On October 17th, 1961 an estimated 200 Algerian protesters were thrown into the Seine and drowned by Parisian police.   Pathological? I would argue yes and I can think of very few things that are more opposed to both rationality and democratic values than dumping two hundred un-armed protesters into a river.  This was the protest from which Majid's parents never returned.   While the childhood relationship between Majid and Georges, and France's political actions are not interchangeable they are undeniably interconnected and  the guilt felt by Georges is both of a political and a psychological nature.
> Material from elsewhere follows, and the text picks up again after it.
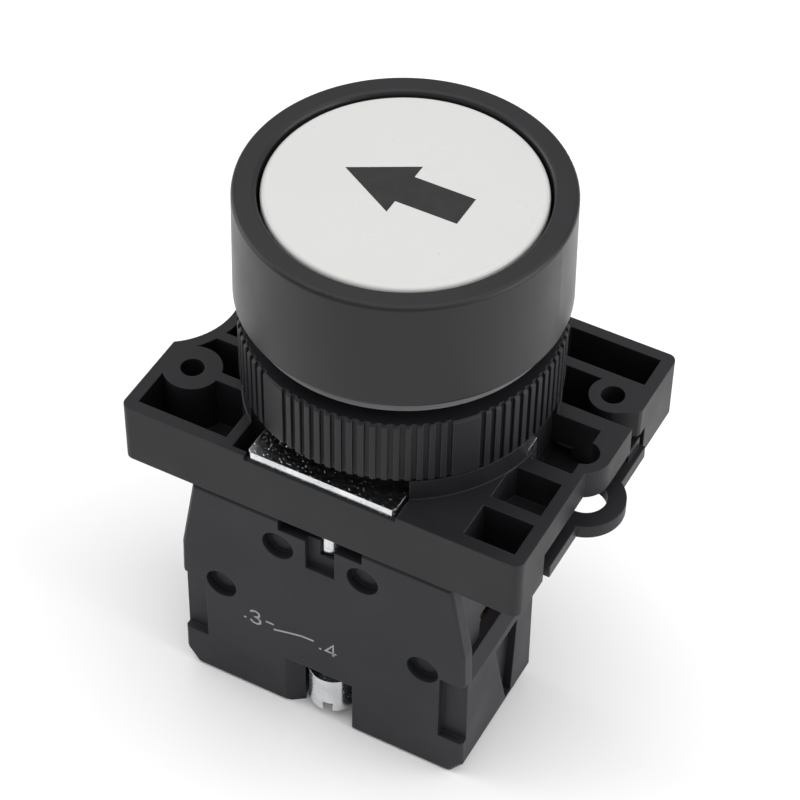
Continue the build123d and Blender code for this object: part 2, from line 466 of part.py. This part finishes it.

Just as Georges' attitude toward Majid cannot be wholly explained outside of the context of French politics, the annihilation of innocent people cannot be entirely explained by rational political decisions.   Not allowing the audience to understand the film in terms of popular, linear narrative is more than a pretentious, empty attempt to disorient the spectator or talk about narrative in film.    In the context of French colonization and our current political situation, questions concerning who is holding the (surveillance) camera- who is controlling the story- not to mention a population's interpretation of visual documents and the psychology that motivates it, are crucial.   What stories are we telling ourselves when we see footage of Iraqi militants? How are we filling in the blanks left by the media?  Where is this extra information coming from?    Undermining the assumption that what is seen on a screen provides an entire story by emphasizing how much information is assumed is an important project that extends beyond the fictional world of film.   The confusion between what is surveillance footage and what is happening in the presumably unrecorded "reality" of the film, creates a space within which these issues can be seriously considered, and the story's lack of conclusion demands that we take advantage of it.